WHAT YOU SHOULD DO:
Quote the listing below in its entirety.

--- Begin DATA SUPPLIED ---

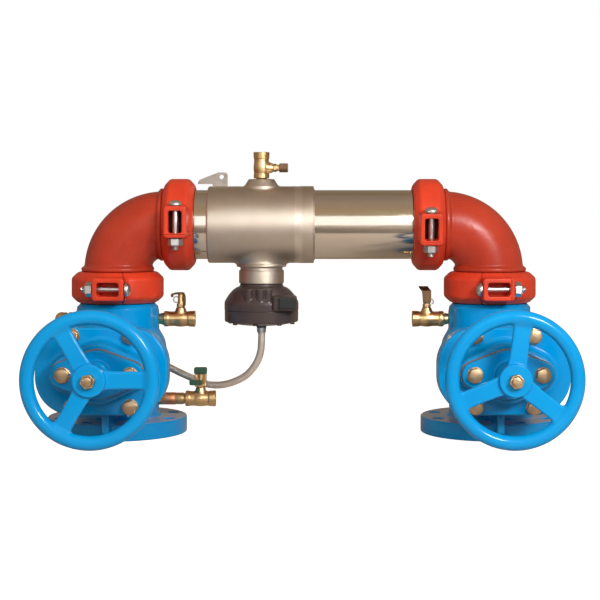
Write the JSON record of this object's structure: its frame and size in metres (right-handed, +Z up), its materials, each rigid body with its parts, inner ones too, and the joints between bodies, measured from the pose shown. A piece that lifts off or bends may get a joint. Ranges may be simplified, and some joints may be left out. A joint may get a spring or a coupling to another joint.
{
  "type": "backflow preventer",
  "caption": "N-shaped reduced-pressure backflow preventer: flanged gate valves, grooved couplings and elbows, stainless check housing, relief valve and test cocks.",
  "frame": {"origin": "centre of the bottom of the bounding box, level with both flange faces and midway between the two valve axes", "axes": "+X from the inlet valve to the outlet valve, +Z up along the valve bodies, -Y out along the valve stems to the handwheels"},
  "size_m": [0.8446, 0.4484, 0.4625],
  "materials": {
    "blue_epoxy": "semi-gloss fusion-bonded epoxy over iron casting",
    "orange_paint": "semi-gloss orange-red paint over iron casting",
    "red_paint": "satin dark red paint over iron casting",
    "stainless": "satin to polished stainless tube",
    "zinc": "bright zinc plate",
    "brass": "machined brass, satin",
    "bronze": "machined bronze, satin",
    "rubber": "matt rubber",
    "coated_iron": "iron core in moulded black rubber",
    "black_plastic": "moulded black-brown plastic, satin",
    "white_plastic": "moulded off-white plastic",
    "braided_steel": "stainless wire braid over rubber hose",
    "green_vinyl": "dark green dipped vinyl over brass"
  },
  "bodies": {
    "root": {"inlet_valve_body": "blue_epoxy", "inlet_bonnet_gasket": "rubber", "inlet_bonnet": "blue_epoxy", "inlet_seal_plate": "blue_epoxy", "outlet_valve_body": "blue_epoxy", "outlet_bonnet_gasket": "rubber", "outlet_bonnet": "blue_epoxy", "outlet_seal_plate": "blue_epoxy", "inlet_valve_coupling_head_half": "orange_paint", "inlet_valve_coupling_nut_half": "orange_paint", "inlet_valve_coupling_gasket": "rubber", "inlet_valve_coupling_front_bolt": "zinc", "inlet_valve_coupling_back_bolt": "zinc", "inlet_elbow_coupling_head_half": "orange_paint", "inlet_elbow_coupling_nut_half": "orange_paint", "inlet_elbow_coupling_gasket": "rubber", "inlet_elbow_coupling_front_bolt": "zinc", "inlet_elbow_coupling_back_bolt": "zinc", "outlet_elbow_coupling_head_half": "orange_paint", "outlet_elbow_coupling_nut_half": "orange_paint", "outlet_elbow_coupling_gasket": "rubber", "outlet_elbow_coupling_front_bolt": "zinc", "outlet_elbow_coupling_back_bolt": "zinc", "outlet_valve_coupling_head_half": "orange_paint", "outlet_valve_coupling_nut_half": "orange_paint", "outlet_valve_coupling_gasket": "rubber", "outlet_valve_coupling_front_bolt": "zinc", "outlet_valve_coupling_back_bolt": "zinc", "inlet_elbow": "red_paint", "outlet_elbow": "red_paint", "check_housing": "stainless", "inlet_check_seat": "white_plastic", "inlet_check_spring": "stainless", "outlet_check_seat": "white_plastic", "outlet_check_spring": "stainless", "relief_valve_body": "black_plastic", "relief_valve_cover": "black_plastic", "relief_valve_spring": "stainless", "sensing_hose": "braided_steel", "test_cock_1_body": "brass", "test_cock_2_body": "brass", "test_cock_3_body": "brass", "test_cock_4_body": "brass"},
    "inlet_wheel": {"inlet_valve_stem": "bronze", "inlet_handwheel": "blue_epoxy", "inlet_handwheel_nut": "bronze"},
    "outlet_wheel": {"outlet_valve_stem": "bronze", "outlet_handwheel": "blue_epoxy", "outlet_handwheel_nut": "bronze"},
    "inlet_gate": {"inlet_wedge": "coated_iron", "inlet_wedge_nut": "bronze"},
    "outlet_gate": {"outlet_wedge": "coated_iron", "outlet_wedge_nut": "bronze"},
    "inlet_clapper": {"inlet_check_clapper": "stainless"},
    "outlet_clapper": {"outlet_check_clapper": "stainless"},
    "relief_disc": {"relief_valve_disc": "brass"},
    "test_handle_1": {"test_cock_1_ball_and_handle": "green_vinyl"},
    "test_handle_2": {"test_cock_2_ball_and_handle": "brass"},
    "test_handle_3": {"test_cock_3_ball_and_handle": "brass"},
    "test_handle_4": {"test_cock_4_ball_and_handle": "brass"}
  },
  "joints": [
    {"name": "inlet_wheel_turn", "type": "hinge", "parent": "root", "child": "inlet_wheel", "pos_m": [-0.308, -0.19915, 0.12], "axis": [0, -1, 0], "range_deg": [0, 5040]},
    {"name": "inlet_gate_lift", "type": "slide", "parent": "root", "child": "inlet_gate", "axis": [0, -1, 0], "range_m": [0, 0.112]},
    {"name": "outlet_wheel_turn", "type": "hinge", "parent": "root", "child": "outlet_wheel", "pos_m": [0.308, -0.19915, 0.12], "axis": [0, -1, 0], "range_deg": [0, 5040]},
    {"name": "outlet_gate_lift", "type": "slide", "parent": "root", "child": "outlet_gate", "axis": [0, -1, 0], "range_m": [0, 0.112]},
    {"name": "inlet_check_swing", "type": "hinge", "parent": "root", "child": "inlet_clapper", "pos_m": [-0.128, 0.10985, 0.3895], "axis": [0, -1, 0], "range_deg": [0, 70], "stiffness_Nm_per_rad": 0.8, "springref_deg": -17.19},
    {"name": "outlet_check_swing", "type": "hinge", "parent": "root", "child": "outlet_clapper", "pos_m": [0.052, 0.10985, 0.3845], "axis": [0, -1, 0], "range_deg": [0, 70], "stiffness_Nm_per_rad": 0.6, "springref_deg": -17.19},
    {"name": "relief_disc_drop", "type": "slide", "parent": "root", "child": "relief_disc", "axis": [0, 0, -1], "range_m": [0, 0.008], "deforming": ["relief_valve_spring"]},
    {"name": "test_cock_1_turn", "type": "hinge", "parent": "root", "child": "test_handle_1", "pos_m": [-0.1707, 0.10985, 0.0545], "axis": [0, 0, 1], "range_deg": [0, 90]},
    {"name": "test_cock_2_turn", "type": "hinge", "parent": "root", "child": "test_handle_2", "pos_m": [-0.2037, 0.10985, 0.1865], "axis": [0, 0, 1], "range_deg": [0, 90]},
    {"name": "test_cock_3_turn", "type": "hinge", "parent": "root", "child": "test_handle_3", "pos_m": [-0.07, 0.10985, 0.4365], "axis": [1, 0, 0], "range_deg": [0, 90]},
    {"name": "test_cock_4_turn", "type": "hinge", "parent": "root", "child": "test_handle_4", "pos_m": [0.2037, 0.10985, 0.1865], "axis": [0, 0, 1], "range_deg": [0, 90]}
  ],
  "couplings": [
    {"joint": "inlet_gate_lift", "follows": "inlet_wheel_turn", "m_per_rad": 0.0012732},
    {"joint": "outlet_gate_lift", "follows": "outlet_wheel_turn", "m_per_rad": 0.0012732}
  ]
}
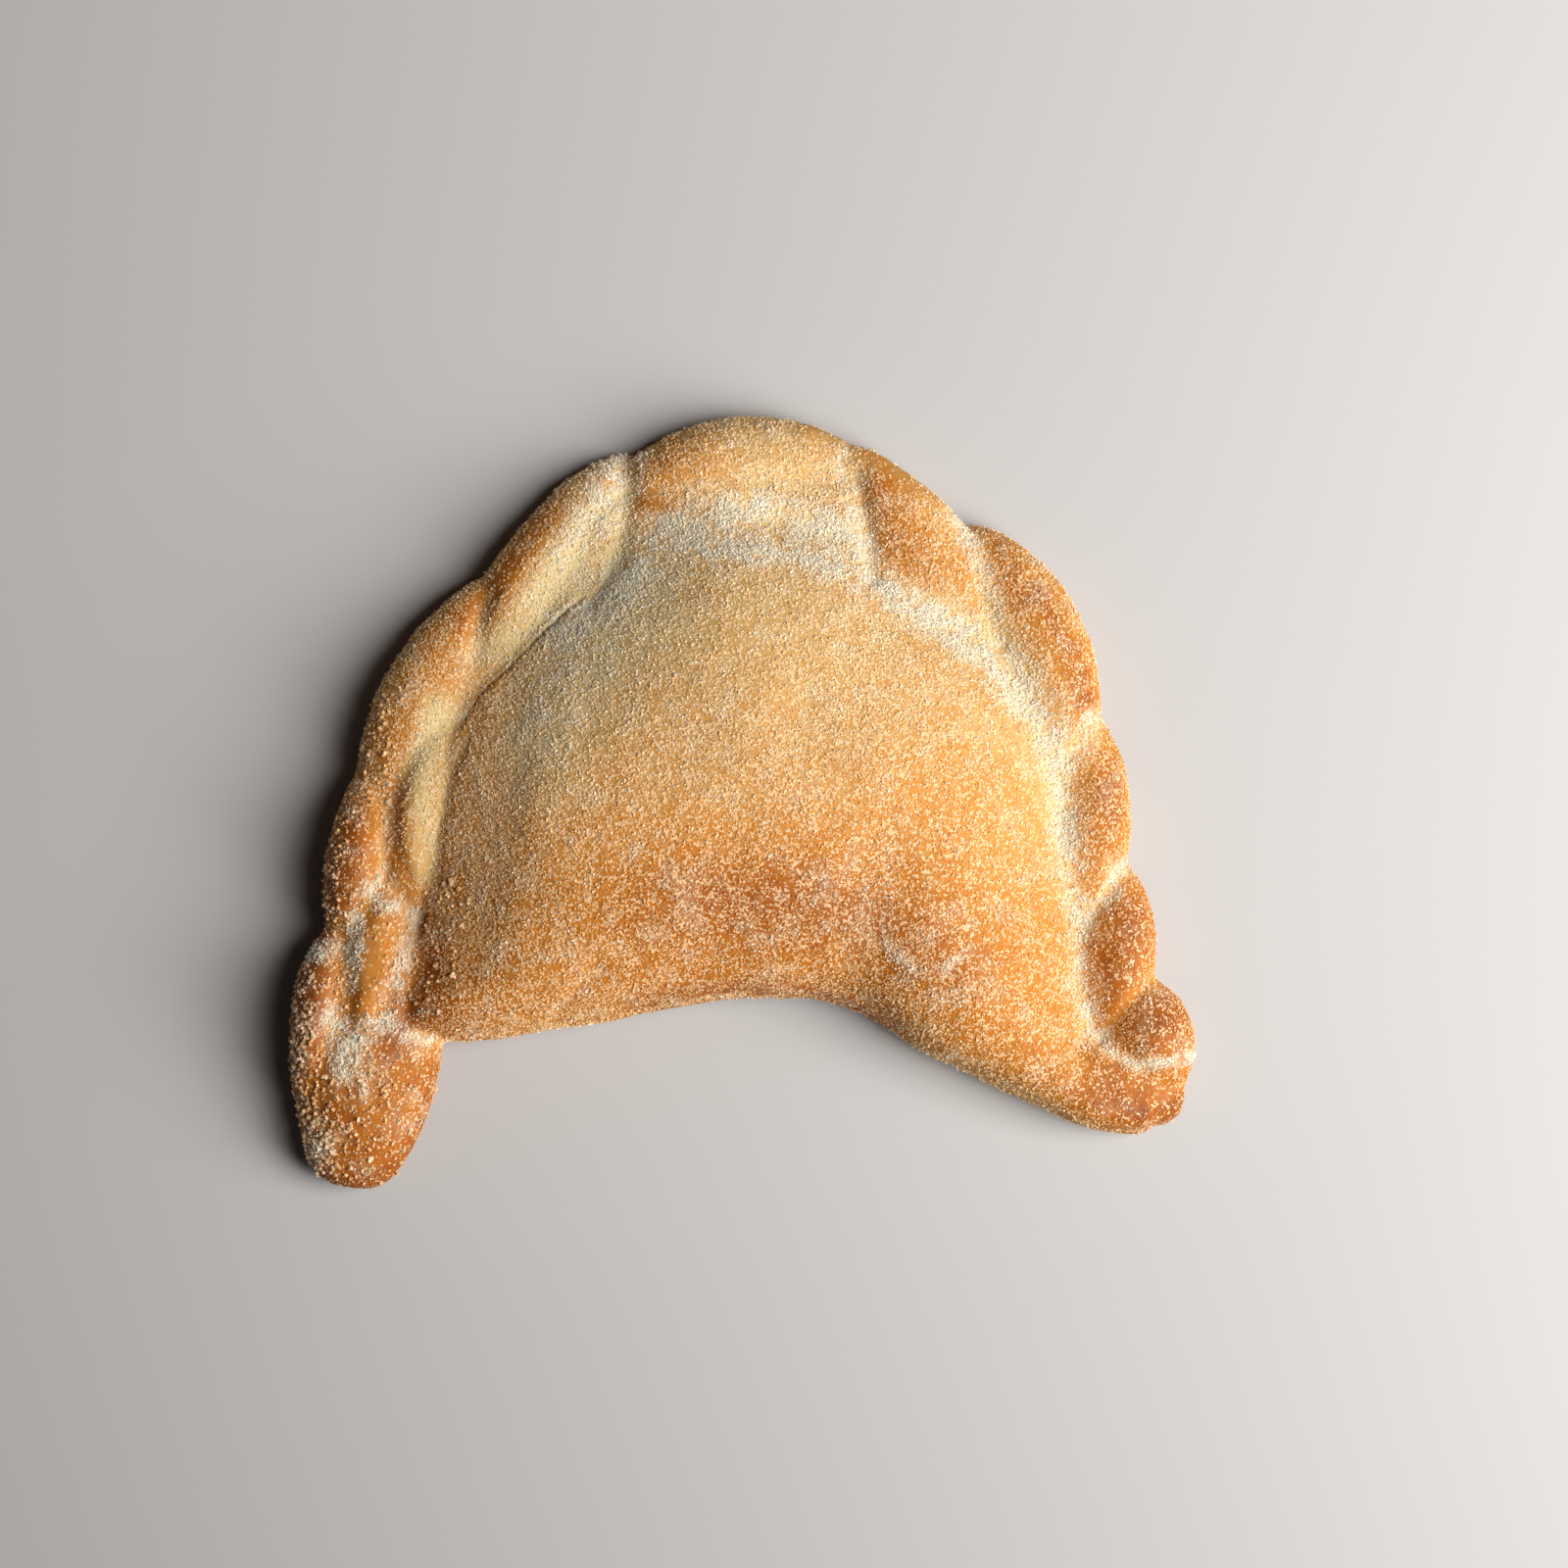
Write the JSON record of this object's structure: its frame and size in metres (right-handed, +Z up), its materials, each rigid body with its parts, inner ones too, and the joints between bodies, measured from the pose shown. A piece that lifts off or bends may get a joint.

--- End DATA SUPPLIED ---

FINAL RESULT:
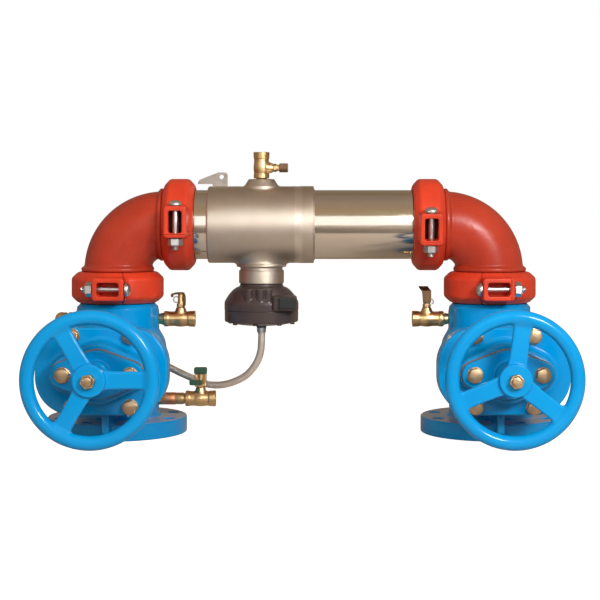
Write the JSON record of this object's structure: its frame and size in metres (right-handed, +Z up), its materials, each rigid body with its parts, inner ones too, and the joints between bodies, measured from the pose shown. A piece that lifts off or bends may get a joint. Ranges may be simplified, and some joints may be left out. A joint may get a spring or a coupling to another joint.
{
  "type": "backflow preventer",
  "caption": "N-shaped reduced-pressure backflow preventer: flanged gate valves, grooved couplings and elbows, stainless check housing, relief valve and test cocks.",
  "frame": {"origin": "centre of the bottom of the bounding box, level with both flange faces and midway between the two valve axes", "axes": "+X from the inlet valve to the outlet valve, +Z up along the valve bodies, -Y out along the valve stems to the handwheels"},
  "size_m": [0.8446, 0.4484, 0.4625],
  "materials": {
    "blue_epoxy": "semi-gloss fusion-bonded epoxy over iron casting",
    "orange_paint": "semi-gloss orange-red paint over iron casting",
    "red_paint": "satin dark red paint over iron casting",
    "stainless": "satin to polished stainless tube",
    "zinc": "bright zinc plate",
    "brass": "machined brass, satin",
    "bronze": "machined bronze, satin",
    "rubber": "matt rubber",
    "coated_iron": "iron core in moulded black rubber",
    "black_plastic": "moulded black-brown plastic, satin",
    "white_plastic": "moulded off-white plastic",
    "braided_steel": "stainless wire braid over rubber hose",
    "green_vinyl": "dark green dipped vinyl over brass"
  },
  "bodies": {
    "root": {"inlet_valve_body": "blue_epoxy", "inlet_bonnet_gasket": "rubber", "inlet_bonnet": "blue_epoxy", "inlet_seal_plate": "blue_epoxy", "outlet_valve_body": "blue_epoxy", "outlet_bonnet_gasket": "rubber", "outlet_bonnet": "blue_epoxy", "outlet_seal_plate": "blue_epoxy", "inlet_valve_coupling_head_half": "orange_paint", "inlet_valve_coupling_nut_half": "orange_paint", "inlet_valve_coupling_gasket": "rubber", "inlet_valve_coupling_front_bolt": "zinc", "inlet_valve_coupling_back_bolt": "zinc", "inlet_elbow_coupling_head_half": "orange_paint", "inlet_elbow_coupling_nut_half": "orange_paint", "inlet_elbow_coupling_gasket": "rubber", "inlet_elbow_coupling_front_bolt": "zinc", "inlet_elbow_coupling_back_bolt": "zinc", "outlet_elbow_coupling_head_half": "orange_paint", "outlet_elbow_coupling_nut_half": "orange_paint", "outlet_elbow_coupling_gasket": "rubber", "outlet_elbow_coupling_front_bolt": "zinc", "outlet_elbow_coupling_back_bolt": "zinc", "outlet_valve_coupling_head_half": "orange_paint", "outlet_valve_coupling_nut_half": "orange_paint", "outlet_valve_coupling_gasket": "rubber", "outlet_valve_coupling_front_bolt": "zinc", "outlet_valve_coupling_back_bolt": "zinc", "inlet_elbow": "red_paint", "outlet_elbow": "red_paint", "check_housing": "stainless", "inlet_check_seat": "white_plastic", "inlet_check_spring": "stainless", "outlet_check_seat": "white_plastic", "outlet_check_spring": "stainless", "relief_valve_body": "black_plastic", "relief_valve_cover": "black_plastic", "relief_valve_spring": "stainless", "sensing_hose": "braided_steel", "test_cock_1_body": "brass", "test_cock_2_body": "brass", "test_cock_3_body": "brass", "test_cock_4_body": "brass"},
    "inlet_wheel": {"inlet_valve_stem": "bronze", "inlet_handwheel": "blue_epoxy", "inlet_handwheel_nut": "bronze"},
    "outlet_wheel": {"outlet_valve_stem": "bronze", "outlet_handwheel": "blue_epoxy", "outlet_handwheel_nut": "bronze"},
    "inlet_gate": {"inlet_wedge": "coated_iron", "inlet_wedge_nut": "bronze"},
    "outlet_gate": {"outlet_wedge": "coated_iron", "outlet_wedge_nut": "bronze"},
    "inlet_clapper": {"inlet_check_clapper": "stainless"},
    "outlet_clapper": {"outlet_check_clapper": "stainless"},
    "relief_disc": {"relief_valve_disc": "brass"},
    "test_handle_1": {"test_cock_1_ball_and_handle": "green_vinyl"},
    "test_handle_2": {"test_cock_2_ball_and_handle": "brass"},
    "test_handle_3": {"test_cock_3_ball_and_handle": "brass"},
    "test_handle_4": {"test_cock_4_ball_and_handle": "brass"}
  },
  "joints": [
    {"name": "inlet_wheel_turn", "type": "hinge", "parent": "root", "child": "inlet_wheel", "pos_m": [-0.308, -0.19915, 0.12], "axis": [0, -1, 0], "range_deg": [0, 5040]},
    {"name": "inlet_gate_lift", "type": "slide", "parent": "root", "child": "inlet_gate", "axis": [0, -1, 0], "range_m": [0, 0.112]},
    {"name": "outlet_wheel_turn", "type": "hinge", "parent": "root", "child": "outlet_wheel", "pos_m": [0.308, -0.19915, 0.12], "axis": [0, -1, 0], "range_deg": [0, 5040]},
    {"name": "outlet_gate_lift", "type": "slide", "parent": "root", "child": "outlet_gate", "axis": [0, -1, 0], "range_m": [0, 0.112]},
    {"name": "inlet_check_swing", "type": "hinge", "parent": "root", "child": "inlet_clapper", "pos_m": [-0.128, 0.10985, 0.3895], "axis": [0, -1, 0], "range_deg": [0, 70], "stiffness_Nm_per_rad": 0.8, "springref_deg": -17.19},
    {"name": "outlet_check_swing", "type": "hinge", "parent": "root", "child": "outlet_clapper", "pos_m": [0.052, 0.10985, 0.3845], "axis": [0, -1, 0], "range_deg": [0, 70], "stiffness_Nm_per_rad": 0.6, "springref_deg": -17.19},
    {"name": "relief_disc_drop", "type": "slide", "parent": "root", "child": "relief_disc", "axis": [0, 0, -1], "range_m": [0, 0.008], "deforming": ["relief_valve_spring"]},
    {"name": "test_cock_1_turn", "type": "hinge", "parent": "root", "child": "test_handle_1", "pos_m": [-0.1707, 0.10985, 0.0545], "axis": [0, 0, 1], "range_deg": [0, 90]},
    {"name": "test_cock_2_turn", "type": "hinge", "parent": "root", "child": "test_handle_2", "pos_m": [-0.2037, 0.10985, 0.1865], "axis": [0, 0, 1], "range_deg": [0, 90]},
    {"name": "test_cock_3_turn", "type": "hinge", "parent": "root", "child": "test_handle_3", "pos_m": [-0.07, 0.10985, 0.4365], "axis": [1, 0, 0], "range_deg": [0, 90]},
    {"name": "test_cock_4_turn", "type": "hinge", "parent": "root", "child": "test_handle_4", "pos_m": [0.2037, 0.10985, 0.1865], "axis": [0, 0, 1], "range_deg": [0, 90]}
  ],
  "couplings": [
    {"joint": "inlet_gate_lift", "follows": "inlet_wheel_turn", "m_per_rad": 0.0012732},
    {"joint": "outlet_gate_lift", "follows": "outlet_wheel_turn", "m_per_rad": 0.0012732}
  ]
}
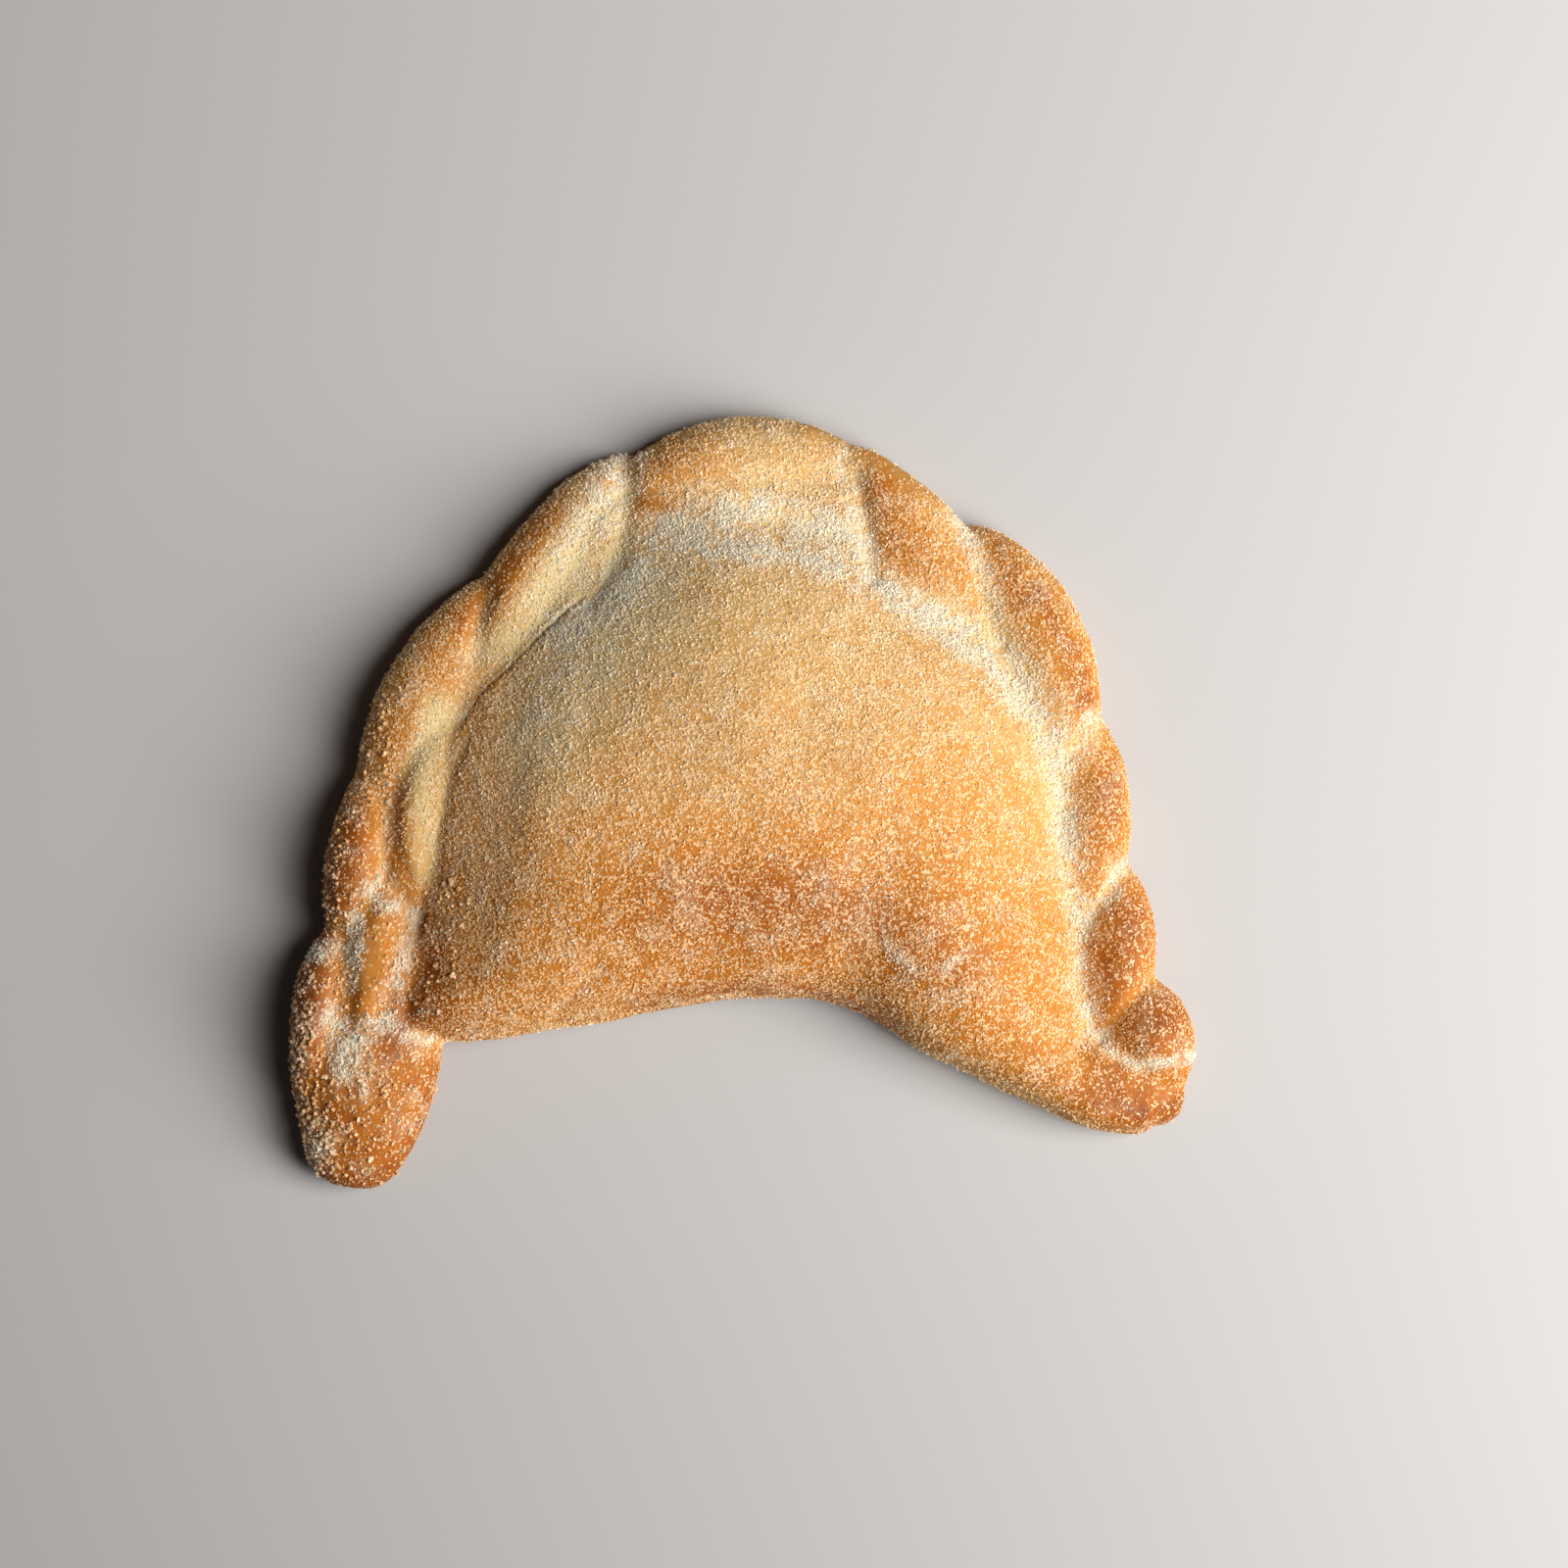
Write the JSON record of this object's structure: its frame and size in metres (right-handed, +Z up), its materials, each rigid body with its parts, inner ones too, and the joints between bodies, measured from the pose shown. A piece that lifts off or bends may get a joint.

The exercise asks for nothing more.